Claudia Rankine: Very difficultly. I'm almost 50 and to have an invitation come from a completely different field in the middle of your career, it's amazing, and so when Melanie Joseph from the Foundry contacted me and said she'd read my last book and would love if I would consent to writing the script for this new play that she, at the time, had a vague idea about what she wanted, it was a huge sort of excitement and trepidation. It was with trepidation that I went forward and it was difficult, I won't say it wasn't, but it was also incredible to move into working in a live genre.
Jo Reed: Well, the play we should say that we're talking about is The Provenance of Beauty, and it was part of the new play festival at the Arena Stage. It was originally produced up at The Foundry Theater in New York, and it's quite unusual. So why don't you take us back to actually what happens when one goes to see The Provenance of Beauty?
Claudia Rankine: In the original production in New York, the audience arrived at a church in East Harlem and got on a bus and the bus toured the South Bronx as a way of literally showing the way the landscape has changed in the last 30 years. And so the logistics of putting together a site specific performance, negotiating things like New York City traffic was incredible, it was incredible and frustrating and marvelous.
Jo Reed: So people would get on the bus?
Claudia Rankine: Yes.
Jo Reed: And they would put on headsets?
Claudia Rankine: Oh that's correct, yeah.
Jo Reed: And there'd be a live narrator in the bus with them and then there were two taped voices who were also making observations.
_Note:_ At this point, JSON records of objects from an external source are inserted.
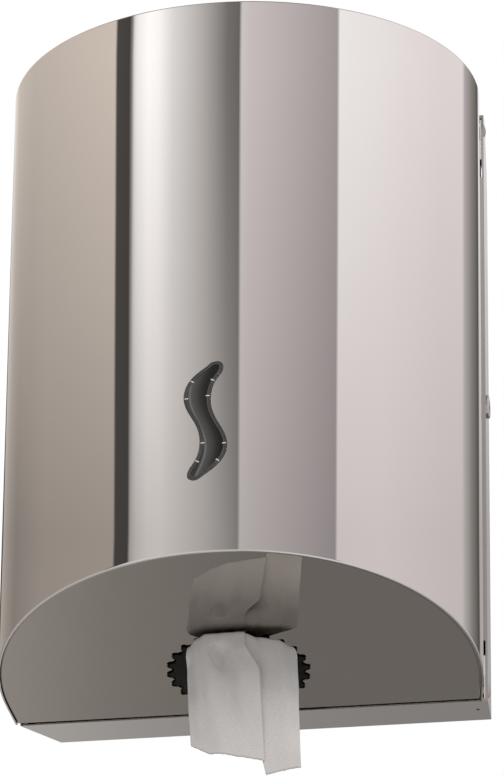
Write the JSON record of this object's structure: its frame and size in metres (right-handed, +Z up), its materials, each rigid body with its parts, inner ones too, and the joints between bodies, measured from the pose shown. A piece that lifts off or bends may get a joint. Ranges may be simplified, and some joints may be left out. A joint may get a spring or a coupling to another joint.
{
  "type": "centre-pull paper towel dispenser",
  "caption": "Wall-hung centre-pull paper towel dispenser: a round-fronted steel cover hinged on a wall tray, with a level window, toothed paper nozzle and key lock.",
  "frame": {"origin": "centre of the four wall holes, on the back face of the wall tray", "axes": "+Z up, +Y into the wall, -Y towards the user, +X to the user's right"},
  "size_m": [0.2397, 0.1705, 0.416],
  "materials": {
    "polished_steel": "mirror-polished stainless steel",
    "plain_steel": "mill-finished steel",
    "lock_metal": "nickel-plated zinc",
    "rivet_metal": "dull plated rivet",
    "clear_plastic": "clear polycarbonate",
    "smoked_plastic": "smoked polycarbonate",
    "black_plastic": "satin black moulded plastic",
    "grey_plastic": "grey moulded plastic",
    "white_plastic": "white acetal",
    "paper": "white embossed tissue"
  },
  "bodies": {
    "tray": {"wall_tray": "polished_steel", "hinge_tray_leaf_lower": "plain_steel", "hinge_tray_leaf_upper": "plain_steel", "hinge_pin_lower": "plain_steel", "hinge_pin_upper": "plain_steel", "hinge_rivets": "plain_steel", "edge_guide_lower": "white_plastic", "edge_guide_upper": "white_plastic", "guide_rivets": "rivet_metal", "lock_body": "lock_metal", "lock_nut": "lock_metal"},
    "cover": {"cover_wrap": "polished_steel", "cover_bottom_plate": "polished_steel", "cover_top_plate": "polished_steel", "window_bezel": "clear_plastic", "window_lens": "smoked_plastic", "window_clips": "clear_plastic", "hinge_cover_leaf_lower": "plain_steel", "hinge_cover_leaf_upper": "plain_steel", "keeper_bracket": "plain_steel", "nozzle_seat": "grey_plastic", "roll_tray": "grey_plastic", "paper_roll": "paper"},
    "lock_core": {"lock_plug": "lock_metal", "lock_cam": "plain_steel", "lock_cam_screw": "plain_steel"},
    "nozzle": {"nozzle_ring": "black_plastic", "nozzle_insert": "black_plastic"},
    "paper": {"paper_tail": "paper"}
  },
  "joints": [
    {"name": "cover_hinge", "type": "hinge", "parent": "tray", "child": "cover", "pos_m": [-0.11649, -0.01477, 0], "axis": [0, 0, -1], "range_deg": [0, 100]},
    {"name": "lock_turn", "type": "hinge", "parent": "tray", "child": "lock_core", "pos_m": [0.119, -0.0092, 0.004], "axis": [-1, 0, 0], "range_deg": [0, 90]},
    {"name": "nozzle_turn", "type": "hinge", "parent": "cover", "child": "nozzle", "pos_m": [0, -0.0585, -0.175], "axis": [0, 0, 1], "range_deg": [0, 30]},
    {"name": "paper_pull", "type": "slide", "parent": "cover", "child": "paper", "axis": [0, 0, -1], "range_m": [0, 0.04]}
  ]
}
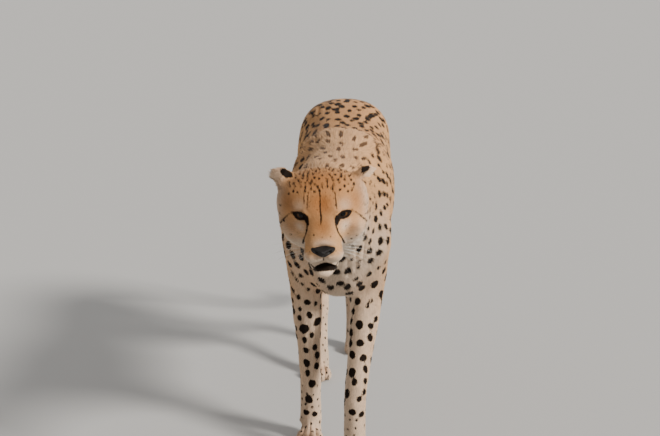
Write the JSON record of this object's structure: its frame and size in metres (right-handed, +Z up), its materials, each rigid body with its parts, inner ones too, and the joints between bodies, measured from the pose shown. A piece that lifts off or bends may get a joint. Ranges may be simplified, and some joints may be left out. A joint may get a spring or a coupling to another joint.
{
  "type": "cheetah",
  "caption": "Life-size still model of a walking cheetah with lowered head, small laid-back ears, deep chest, slim legs and long hanging tail, standing on its own paws.",
  "frame": {"origin": "on the floor, under the middle of the animal's bounding box", "axes": "+Z up, the head towards -Y, the animal's own left towards +X"},
  "size_m": [0.2716, 1.5726, 0.743],
  "materials": {
    "coat": "short tawny fur with solid dark spots",
    "pale_coat": "short cream fur with small dark spots",
    "eye": "wet amber eye with a round black pupil",
    "nose": "moist black nose leather",
    "claw": "dark blunt horn"
  },
  "bodies": {
    "root": {"head": "coat", "ear_left": "coat", "ear_right": "coat", "neck": "coat", "chest": "coat", "belly": "coat", "rump": "coat", "tail_root": "coat", "tail_middle": "coat", "tail_tip": "coat", "upper_foreleg_left": "coat", "upper_foreleg_right": "coat", "forearm_left": "coat", "forearm_right": "coat", "thigh_left": "coat", "thigh_right": "coat", "shank_left": "coat", "shank_right": "coat", "jaw": "pale_coat", "forepaw_left": "pale_coat", "forepaw_right": "pale_coat", "hindpaw_left": "pale_coat", "hindpaw_right": "pale_coat", "eye_left": "eye", "eye_right": "eye", "nose": "nose", "claw_front_left_1": "claw", "claw_front_left_2": "claw", "claw_front_left_3": "claw", "claw_front_left_4": "claw", "claw_front_right_1": "claw", "claw_front_right_2": "claw", "claw_front_right_3": "claw", "claw_front_right_4": "claw", "claw_hind_left_1": "claw", "claw_hind_left_2": "claw", "claw_hind_left_3": "claw", "claw_hind_left_4": "claw", "claw_hind_right_1": "claw", "claw_hind_right_2": "claw", "claw_hind_right_3": "claw", "claw_hind_right_4": "claw"}
  },
  "joints": []
}
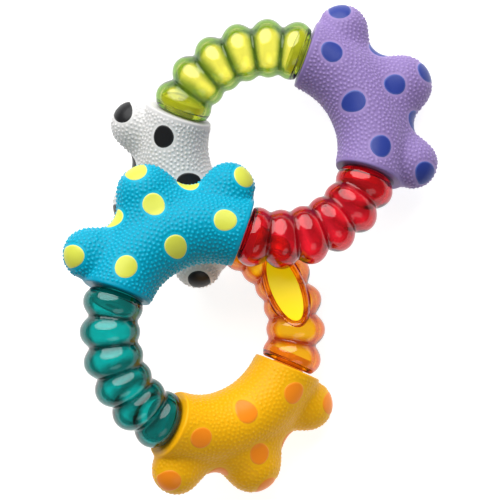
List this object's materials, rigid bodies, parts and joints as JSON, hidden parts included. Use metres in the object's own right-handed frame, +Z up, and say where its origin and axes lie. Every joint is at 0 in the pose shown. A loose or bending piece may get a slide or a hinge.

Why the decision to use the headsets?
Claudia Rankine: The decision to use the headsets came because of the poetry actually, because the text was so intimate and there were no characters outside of the characterization of the Bronx and the voice speaking from the landscape, which is how sort of I imagined it, and Melanie's directorial note was that if that's the case, if we're working from inside a single voice then that voice should be made intimate and so we decided on the headsets as a way of locking down the space.
Jo Reed: I guess my question is what was your relationship with the Bronx? Did you live in the Bronx?
Claudia Rankine: I grew up in the Bronx but not in the South Bronx. I was born in Jamaica, my parents are New York City immigrants who came over in the early '70s, late '60s, early '70s and we moved to the North Bronx. I went to Cardinal Spellman High School where Desoto Sotomayor actually also went.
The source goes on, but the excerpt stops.